Kosten voor de koop van de DAF
4.17.
Nu [gedaagde] niet heeft aangegeven eigenaar van de DAF te willen worden, zullen de vorderingen tot betaling van € 8.148,00 aan btw en betaling van € 423,50 aan koopopties worden afgewezen. ABN-AMRO vorderde die bedragen onder de voorwaarden dat [gedaagde] de eigendom van de DAF wenst te verkrijgen.

5.De beslissing

De kantonrechter
In het incident
5.1.
wijst de vorderingen af,
5.2.
veroordeelt ABN-AMRO in de proceskosten aan de zijde van [gedaagde] begroot op nihil,
In de hoofdzaak
5.3.
verklaart voor recht dat de huurkoopovereenkomst met betrekking tot de DAF is beëindigd,
5.4.
veroordeelt [gedaagde] tot afgifte van de DAF aan ABN-AMRO binnen 72 uur na betekening van dit vonnis op straffe van een dwangsom van € 500,00 per dag dat hij met de afgifte in gebreke blijft, met een maximum van € 25.000,00,
5.5.
veroordeelt [gedaagde] om aan ABN-AMRO te betalen een bedrag van € 54.578,03, te vermeerderen met de overeengekomen rente van 1,5% per maand over een bedrag van € 13.145,44, vanaf de vervaldata van de facturen tot aan de dag van volledige betaling en de wettelijke rente over een bedrag van € 38.800,00 met ingang van 31 januari 2025, tot de dag van volledige betaling, met dien verstande dat indien de DAF wordt ingeleverd en vervolgens door ABN-AMRO wordt verkocht, de verkoopprijs hierop in mindering wordt gebracht,
5.6.
veroordeelt [gedaagde] om aan ABN-AMRO te betalen de buitengerechtelijke incassokosten ter hoogte van € 1.139,62, te vermeerderen met de wettelijke rente vanaf de 15e dag na betekening van dit vonnis tot aan de dag van volledige betaling,
5.7.
veroordeelt [gedaagde] in de proceskosten van € 3.349,73, te betalen binnen veertien dagen na aanschrijving daartoe, te vermeerderen met de kosten van betekening als [gedaagde] niet tijdig aan de veroordelingen voldoet en het vonnis daarna wordt betekend,
5.8.
verklaart dit vonnis uitvoerbaar bij voorraad,
5.9.
wijst het meer of anders gevorderde af.
Dit vonnis is gewezen door mr.

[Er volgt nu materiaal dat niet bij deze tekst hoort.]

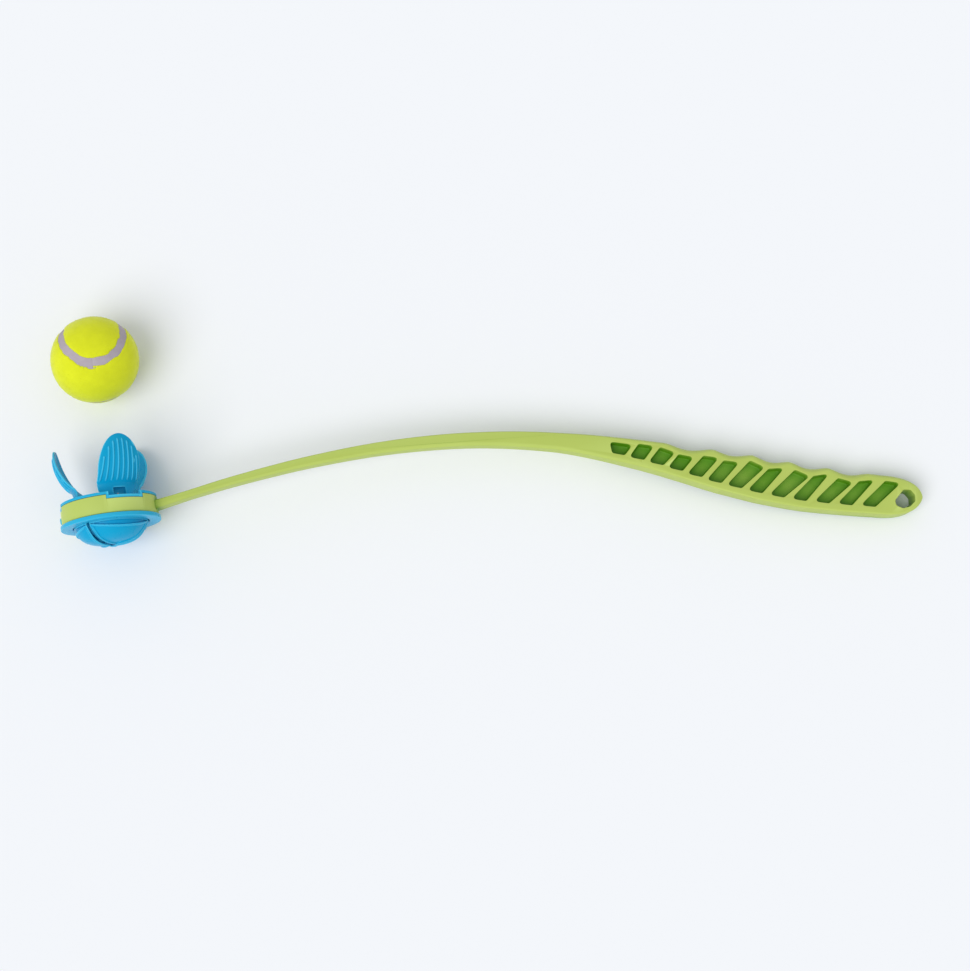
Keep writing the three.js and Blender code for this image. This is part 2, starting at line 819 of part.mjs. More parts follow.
// The ball's pieces in its own frame: two moulded core halves, two felts and the seam filling
function ballPieces() {
  const feltInner = ballRadius - feltThickness;
  const coreOuter = feltInner - fit;
  const core = layer(coreOuter, coreOuter - coreWall);
  const far = ballDiameter;
  const upper = solidOf(block([-far, -far, fit / 2], [far, far, far]));
  const lower = solidOf(block([-far, -far, -far], [far, far, -fit / 2]));
  const felt = layer(ballRadius, feltInner);
  const pads = felt.subtract(seamBand(seamWidth + 2 * fit)).decompose();
  const seam = felt.intersect(seamBand(seamWidth));
  return [
    namedMesh("ball_core_upper", core.intersect(upper), "rubber"),
    namedMesh("ball_core_lower", core.intersect(lower), "rubber"),
    namedMesh("ball_felt_a", pads[0], "felt"),
    namedMesh("ball_felt_b", pads[1], "felt"),
    namedMesh("ball_seam", seam, "seam"),
  ];
}

// The launcher in its own frame
const launcher = new THREE.Group();
launcher.add(namedMesh("launcher_body", launcherBody(), "green"));
launcher.add(namedMesh("claw_carrier", clawCarrier(), "blue"));
launcher.add(namedMesh("top_retainer", topRetainer(), "blue"));
launcher.add(namedMesh("locking_stud", solidOf(lockingStud()), "blue"));
const clawSolid = claw();
const springPoints = springPath();
for (const [name, degrees] of Object.entries(clawDegrees)) {
  const station = new THREE.Group();
  station.rotation.y = -turn(degrees);
  station.add(namedMesh(name, clawSolid, "blue"));
  station.add(namedMesh(name + "_pin", solidOf(pinBar(pinRadius, pinHalf, 12)), "steel"));
  station.add(namedMesh(name + "_spring", solidOf(wire(springPoints, wireDiameter, 5)), "steel"));
  launcher.add(station);
}
console.log("least gap between spring curls, mm:", leastGap(springPoints, wireDiameter).toFixed(2));

// It lies on the flange's rim and the handle's end
const pitch = Math.asin((flangeRadius - handleThickness / 2) / reach);
launcher.rotation.set(0, pitch, turn(yawDegrees), "ZYX");
launcher.updateMatrixWorld(true);

// The ball stands on the same floor, turned so that its seam shows as in use
const floor = new THREE.Box3().setFromObject(launcher, true).min.z;
const ball = new THREE.Group();
ball.add(...ballPieces());
ball.rotation.set(...ballTurnDegrees.map(turn));
const ballPlace = new THREE.Vector3(ballBesideRing, ballBeyondLip, 0).applyEuler(launcher.rotation);
ball.position.set(ballPlace.x, ballPlace.y, floor + ballRadius);

const model = new THREE.Group();
model.name = "dog_ball_launcher";
model.add(launcher, ball);
model.updateMatrixWorld(true);
const bounds = new THREE.Box3().setFromObject(model, true);
const centre = bounds.getCenter(new THREE.Vector3());
model.children.forEach((child) => child.position.sub(centre.setZ(bounds.min.z)));

export default model;
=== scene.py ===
"""Dog ball launcher: a curved green throwing handle, a blue head with three sprung claws, and its felt ball.

Every piece is modelled in millimetres in the launcher's own frame (the ring's axis along Y, the lip's
top face at zero, the stick leaving along X) and put into the shared frame, in metres, at the end.
"""

import json
import logging
import math
import random
from dataclasses import dataclass, field
from enum import Enum
from typing import Callable, Optional, Sequence

import bmesh
import bpy
from mathutils import Euler, Matrix, Vector, kdtree, noise


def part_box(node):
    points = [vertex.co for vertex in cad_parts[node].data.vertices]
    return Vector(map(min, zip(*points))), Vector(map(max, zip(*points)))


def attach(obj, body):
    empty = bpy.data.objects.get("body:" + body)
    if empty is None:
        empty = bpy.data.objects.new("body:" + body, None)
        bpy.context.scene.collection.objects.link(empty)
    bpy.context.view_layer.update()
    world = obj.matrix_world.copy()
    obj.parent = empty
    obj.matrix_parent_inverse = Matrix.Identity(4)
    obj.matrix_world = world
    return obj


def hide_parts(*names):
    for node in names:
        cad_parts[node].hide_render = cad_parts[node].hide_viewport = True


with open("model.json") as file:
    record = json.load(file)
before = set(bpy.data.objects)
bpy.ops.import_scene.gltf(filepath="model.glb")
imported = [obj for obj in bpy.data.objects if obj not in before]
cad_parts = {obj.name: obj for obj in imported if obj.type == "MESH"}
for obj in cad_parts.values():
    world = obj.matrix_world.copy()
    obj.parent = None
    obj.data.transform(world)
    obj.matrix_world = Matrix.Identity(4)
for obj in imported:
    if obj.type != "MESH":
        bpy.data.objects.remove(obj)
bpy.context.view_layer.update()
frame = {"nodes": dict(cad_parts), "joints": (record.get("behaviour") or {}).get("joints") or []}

log = logging.getLogger("launcher")
MM = 0.001
Place = Callable[[float, float], Vector]


class Join(Enum):
    """How one solid acts on another."""

    ADD = "UNION"
    CUT = "DIFFERENCE"
    KEEP = "INTERSECT"


class Body(Enum):
    """The bodies that the pieces ride on."""

    LAUNCHER = "launcher"
    LEFT = "left_grip"
    FRONT = "front_grip"
    REAR = "rear_grip"
    BALL = "ball"


class Slot(Enum):
    """The record's material slots."""

    GREEN = "green_moulding"
    BLUE = "blue_moulding"
    STEEL = "steel"
    RUBBER = "ball_rubber"
    FELT = "ball_felt"
    SEAM = "ball_seam"


# Shapes


def mapped_grid(columns: int, rows: int, place: Place, wrapped: bool = True) -> bmesh.types.BMesh:
    """Makes a closed skin from a grid whose points are put where a rule says.

    Args:
        columns: Faces round the skin.
        rows: Faces along the skin.
        place: Gives the point for a share round and a share along, both from 0 to 1.
        wrapped: Whether the last column meets the first.

    Returns:
        A mesh with merged doubles, filled ends and faces outward.
    """
    skin = bmesh.new()
    bmesh.ops.create_grid(skin, x_segments=columns, y_segments=rows, size=0.5)
    for vert in skin.verts:
        around = round((vert.co.x + 0.5) * columns) / columns
        along = round((vert.co.y + 0.5) * rows) / rows
        if wrapped and around >= 1:
            around = 0
        vert.co = place(around, along)
    bmesh.ops.remove_doubles(skin, verts=skin.verts[:], dist=1e-4)
    edges = [edge for edge in skin.edges if edge.is_boundary]
    if edges:
        bmesh.ops.holes_fill(skin, edges=edges, sides=0)
    bmesh.ops.recalc_face_normals(skin, faces=skin.faces[:])
    return skin


def spun(profile: Sequence[tuple[float, float]], steps: int) -> bmesh.types.BMesh:
    """Turns a closed profile of (radius, height) points about the ring's axis.

    Args:
        profile: The profile's corners in order.
        steps: Faces round the ring.

    Returns:
        A closed ring with faces outward.
    """
    ring = bmesh.new()
    verts = [ring.verts.new((radius, height, 0)) for radius, height in profile]
    edges = [ring.edges.new((verts[i - 1], verts[i])) for i in range(len(verts))]
    bmesh.ops.spin(
        ring,
        geom=verts + edges,
        cent=(0, 0, 0),
        axis=(0, 1, 0),
        angle=2 * math.pi,
        steps=steps,
        use_merge=True,
    )
    bmesh.ops.remove_doubles(ring, verts=ring.verts[:], dist=1e-4)
    bmesh.ops.recalc_face_normals(ring, faces=ring.faces[:])
    return ring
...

M.D.R. Joppe en in het openbaar uitgesproken op 11 juni 2025.
61389 / 51588

Voetnoten

1.Richtlijn 2006/112/EG van de Raad van de Europese Unie van 28 november 2006 betreffende het gemeenschappelijke stelsel van belasting over de toegevoegde waarde (PbEG L347/1, d.d. 11 december 2006.
2.Besluit heffing omzetbelasting bij leasing van 28 juni 2023, nr. 2023-144130, Stcrt. 2023, 17200, zoals gewijzigd bij besluit van 16 juli 2024, nr. 2024-192658, Stcrt. 2024, 24201.